The various techniques described herein may be implemented in connection with hardware or software or, where appropriate, with a combination of both. Thus, the methods and apparatus described herein, or certain aspects or portions thereof, may take the form of program code (i.e., instructions) embodied in tangible media, such as floppy diskettes, CD-ROMs, hard drives, or any other machine-readable storage medium, wherein, when the program code is loaded into and executed by a machine, such as a computer, the machine becomes an apparatus for practicing aspects of the subject matter disclosed herein. As used herein, the term “machine-readable medium” shall be taken to exclude any mechanism that provides (i.e., stores and/or transmits) any form of propagated signals. In the case of program code execution on programmable computers, the computing device will generally include a processor, a storage medium readable by the processor (including volatile and non-volatile memory and/or storage elements), at least one input device, and at least one output device. One or more programs that may utilize the creation and/or implementation of domain-specific programming models aspects, e.g., through the use of a data processing API or the like, may be implemented in a high level procedural or object oriented programming language to communicate with a computer system. However, the program(s) can be implemented in assembly or machine language, if desired.
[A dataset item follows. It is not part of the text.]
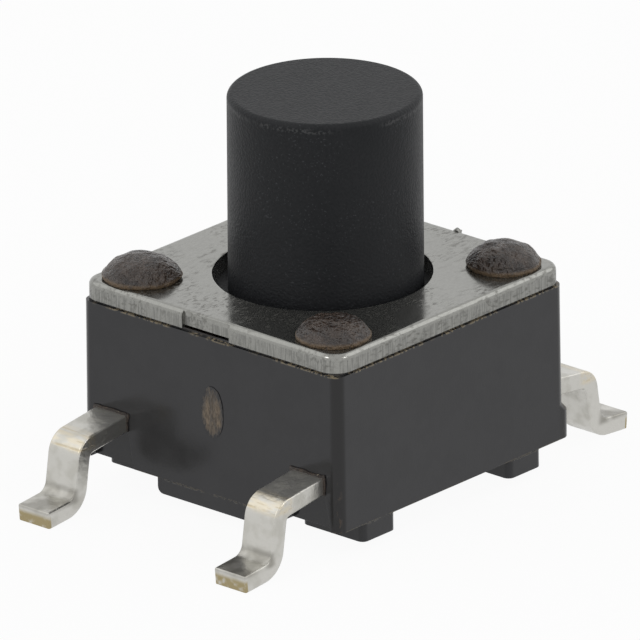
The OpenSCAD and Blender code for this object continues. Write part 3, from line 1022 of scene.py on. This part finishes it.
def makeHead(x, y, radius, height, seed):
    s = headSet
    rim = stakeSet["rim"]
    deselectAll()
    bpy.ops.mesh.primitive_uv_sphere_add(segments=s["sides"], ring_count=s["rings"],
                                         radius=1, location=(0, 0, 0))
    head = bpy.context.object
    for vertex in head.data.vertices:
        c = vertex.co
        lift, out = c.z, c.xy.length
        spot = c.copy() + Vector((seed, 0, 0))
        deep, waves = s["lump"]
        wide = radius * (1 + deep * noise.noise(spot * waves))
        if x < 0 and y < 0:                      # one head has a small ear at its right end
            spread = s["earSpread"]
            ear = max(0, c.normalized().dot(Vector(s["earWay"])) - (1 - spread)) / spread
            wide += s["ear"] * ear
        c.x, c.y = c.x * wide + x * stakeSet["at"], c.y * wide + y * stakeSet["at"]
        if lift >= 0:
            cap = 1 - s["round"] * out * out - (1 - s["round"]) * out ** 6
            deep, waves = s["wrinkle"]
            ripple = deep * noise.noise(spot * waves)
            deep, waves = s["crease"]
            ripple += deep * abs(noise.noise(spot * waves))
            c.z = sheetTop + rim + (height - rim) * cap - min(1, lift * s["crumple"]) * ripple
        else:                                    # under the rim, down on to the plate
            c.z = sheetTop + rim + max(lift * s["tuck"], -1) * (rim + s["bedded"])
    return head


heads = []
firstSeed, seedStep = headSet["seeds"]
for count, head in enumerate(headSet["heads"]):
    heads.append(makeHead(*head, seedStep * count + firstSeed))
stakeHeads = finishPiece(joinPieces(heads), "stake_heads", "base", meltedPlastic,
                         80, weld / 5)
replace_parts(stakeHeads, "base_housing")

# snap dome under the button, built in its resting shape
domeSet = {"thick": 0.06, "travel": 0.25, "rings": 12, "sides": 64}


def makeDome():
    s = domeSet
    radius = domeHigh.x
    rise = domeHigh.z - wellFloor
    ball = (radius ** 2 + rise ** 2) / (2 * rise)
    deselectAll()
    bpy.ops.mesh.primitive_circle_add(vertices=s["sides"], radius=radius, fill_type="NGON",
                                      location=(0, 0, domeHigh.z))
    disc = bpy.context.object
    bpy.ops.object.transform_apply(location=True, rotation=False, scale=False)
    chooseFaces(disc, lambda c, n: True)
    for ring in range(s["rings"]):
        bpy.ops.mesh.inset(thickness=radius / (s["rings"] + 1))
    bpy.ops.object.mode_set(mode="OBJECT")
    for vertex in disc.data.vertices:
        out = vertex.co.xy.length
        vertex.co.z = domeHigh.z - ball + math.sqrt(ball * ball - out * out)
    shell = disc.modifiers.new("sheet", "SOLIDIFY")
    shell.thickness = s["thick"]
    shell.offset = -1
    pick(disc)
    bpy.ops.object.modifier_apply(modifier=shell.name)
    for vertex in disc.data.vertices:            # the rim stands flat on the well's floor
        vertex.co.z = max(vertex.co.z, wellFloor)
    dome = finishPiece(disc, "snap_dome", "base", springSteel)
    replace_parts(dome, "contact_dome")
    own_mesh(dome)


makeDome()

# floor, lamps and world; each lamp is given as azimuth, elevation, watts and width
stageSet = {"floor": 0.6, "glow": 0.945, "paper": (0.65, 0.65, 0.65), "matte": 0.9, "sky": 0.72,
            "lampAway": 0.18,
            "lamps": ((-14, 40, 0.035, 0.05), (100, 36, 0.03, 0.05), (-62, 44, 0.024, 0.14),
                      (150, 39, 0.035, 0.12))}


def addLamp(azimuth, elevation, power, size):
    az, el = math.radians(azimuth), math.radians(elevation)
    way = Vector((math.sin(az) * math.cos(el), -math.cos(az) * math.cos(el), math.sin(el)))
    aim = Vector((0, 0, coverTop * mm))
    deselectAll()
    bpy.ops.object.light_add(type="AREA", location=aim + way * stageSet["lampAway"])
    lamp = bpy.context.object
    lamp.rotation_euler = way.to_track_quat("Z", "Y").to_euler()
    lamp.data.size = size
    lamp.data.energy = power
    lamp.visible_camera = False


def seesBackdrop(graph):
    path = addNode(graph, "LightPath", {}).outputs
    seen = reckon(graph, "ADD", path["Is Camera Ray"], path["Is Glossy Ray"])
    return reckon(graph, "MINIMUM", reckon(graph, "ADD", seen, path["Is Transmission Ray"]), 1.0)


def makeStage():
    deselectAll()
    bpy.ops.mesh.primitive_plane_add(size=stageSet["floor"], location=(0, 0, 0))
    floor = bpy.context.object
    floor.name = "studio_floor"
    paper, graph, shader = newMaterial("whitePaper")
    shader.inputs["Base Color"].default_value = (*stageSet["paper"], 1)
    shader.inputs["Roughness"].default_value = stageSet["matte"]
    glow = addNode(graph, "Emission", {"Color": (1, 1, 1, 1)})
    share = reckon(graph, "MULTIPLY", seesBackdrop(graph), stageSet["glow"])
    mix = addNode(graph, "MixShader", {0: share, 1: shader.outputs[0], 2: glow.outputs[0]})
    graph.links.new(mix.outputs[0], graph.nodes["Material Output"].inputs["Surface"])
    floor.data.materials.append(paper)
    world = bpy.data.worlds.new("studio")
    bpy.context.scene.world = world
    world.use_nodes = True
    graph = world.node_tree
    sky = graph.nodes["Background"]
    sky.inputs["Color"].default_value = (1, 1, 1, 1)
    sky.inputs["Strength"].default_value = stageSet["sky"]
    backdrop = addNode(graph, "Background", {"Strength": 1.0, "Color": (1, 1, 1, 1)})
    mix = addNode(graph, "MixShader", {0: seesBackdrop(graph), 1: sky.outputs[0],
                                       2: backdrop.outputs[0]})
    graph.links.new(mix.outputs[0], graph.nodes["World Output"].inputs["Surface"])
    for lamp in stageSet["lamps"]:
        addLamp(*lamp)


makeStage()
bpy.context.scene.view_settings.view_transform = "Standard"
print("stage ready")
In any case, the language may be a compiled or interpreted language, and combined with hardware implementations.
Although the subject matter has been described in language specific to structural features and/or methodological acts, it is to be understood that the subject matter defined in the appended claims is not necessarily limited to the specific features or acts described above. Rather, the specific features and acts described above are disclosed as example forms of implementing the claims.